The rigorous review and recommendations from the independent and respected USPSTF carries weight. That’s because “Private insurers follow task force recommendations on what preventive care to cover, some at no out-of-pocket cost” under the Affordable Care Act, aka Obamacare, the AP noted.
In my practice, I see not only the harms that patients suffer while seeking medical services, but also the damages that can be inflicted on them due to over screening, over testing, over diagnoses — and misdiagnoses — and over treatment.
These medical excesses, experts estimate, add $200 billion in unnecessary expenses to our care, with over-treatment costing 30,000 lives a year of older (Medicare) patients alone. Look at your own bills and see how a routine, relatively inexpensive doctor visit can blow up with added testing costs. These might include tests for cholesterol (costing as much as $1,000), Vitamin D deficiency ($50 or so), diabetes (blood sugar $20), breast (mammograms, often covered by insurance but $20 to $60), or prostate cancer (PSA test $40).
To be sure, appropriate, timely medical tests and screens can be life-changing, even lifesaving. But experts—including Uncle Sam, the nonpartisan and independent Consumers Union, and more than two dozen leading groups representing an array of medical specialists—warn that American doctors and hospitals reflexively order too many tests whose potential harms outweigh their benefits.
When patients are subjected to needless procedures, they also increase their health care risks, especially with medical errors. Medical errors claim the lives of roughly 685 Americans per day — more people than die of respiratory disease, accidents, stroke and Alzheimer’s. That estimate comes from a team of researchers led by a professor of surgery at Johns Hopkins. It means medical errors rank as the third leading cause of death in the U.S., behind only heart disease and cancer.

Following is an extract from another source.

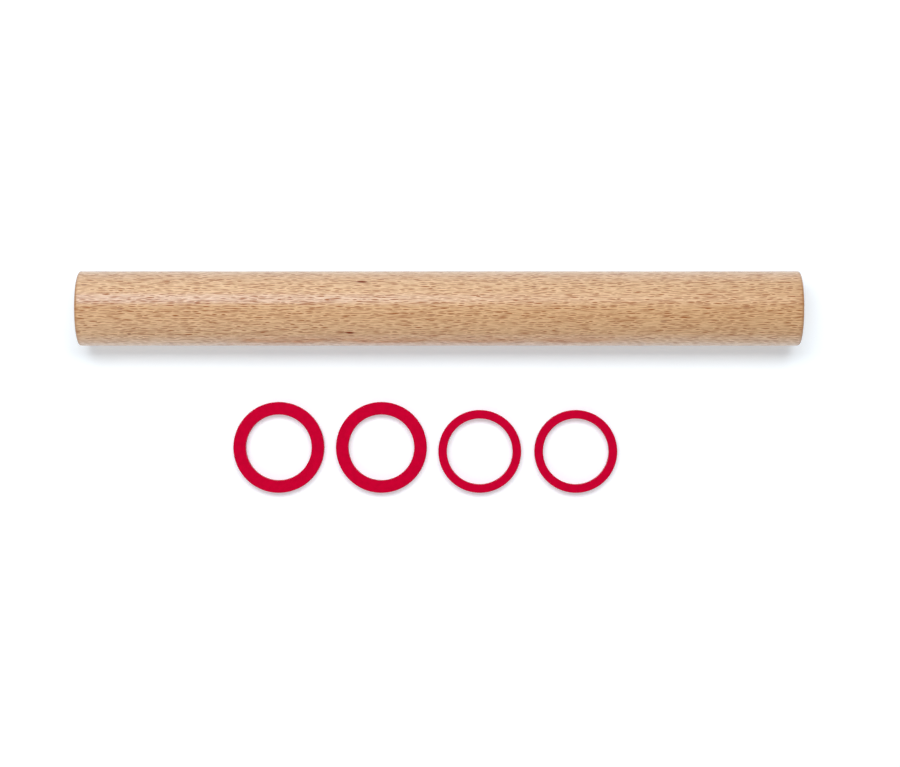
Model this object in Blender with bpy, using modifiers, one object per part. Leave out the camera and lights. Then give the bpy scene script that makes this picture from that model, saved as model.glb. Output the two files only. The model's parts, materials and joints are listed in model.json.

Further, if doctors screen and test inappropriately or incorrectly, as occurs with BRCA and cancers, they can cause harm with misdiagnoses. Experts say that once in every nine minutes, someone in a U.S. hospital dies due to a medical diagnosis that was wrong or delayed. Roughly one in 10 patients with a serious disease is initially misdiagnosed. Diagnostic errors affect an estimated 12 million Americans each year and likely cause more harm to patients than all other medical errors combined. Misdiagnoses boost health costs through unnecessary tests, malpractice claims, and costs of treating patients who were sicker than diagnosed or didn’t have the diagnosed condition. Experts recently noted in a health care online report that inaccurate diagnoses waste upwards of $100 billion annually in the U.S. These estimates come from the Society to Improve Diagnosis in Medicine, a group of doctors, researchers, health care providers, advocates and others that seeks to improve practices in the field to benefit patients and their safety.
By the way, it is important to note the BRCA testing isn’t a “women’s issue.” Men should care about it for two reasons: First, males can pass the defective gene to children, whether or not the man gets cancer. Second, while the BRCA mutation usually hits women — with a five-fold higher risk of breast cancer and 10- to 30-times higher risk of ovarian cancer — men too with a defective BRCA gene have higher risks of some cancers, particularly colon, pancreas and prostate.
We’ve got a better handle now on how to screen, counsel, and test patients about BRCA. Now we have lots of work to do to apply that experience and knowledge to better patients’ health and reduce the injury and death of cancer.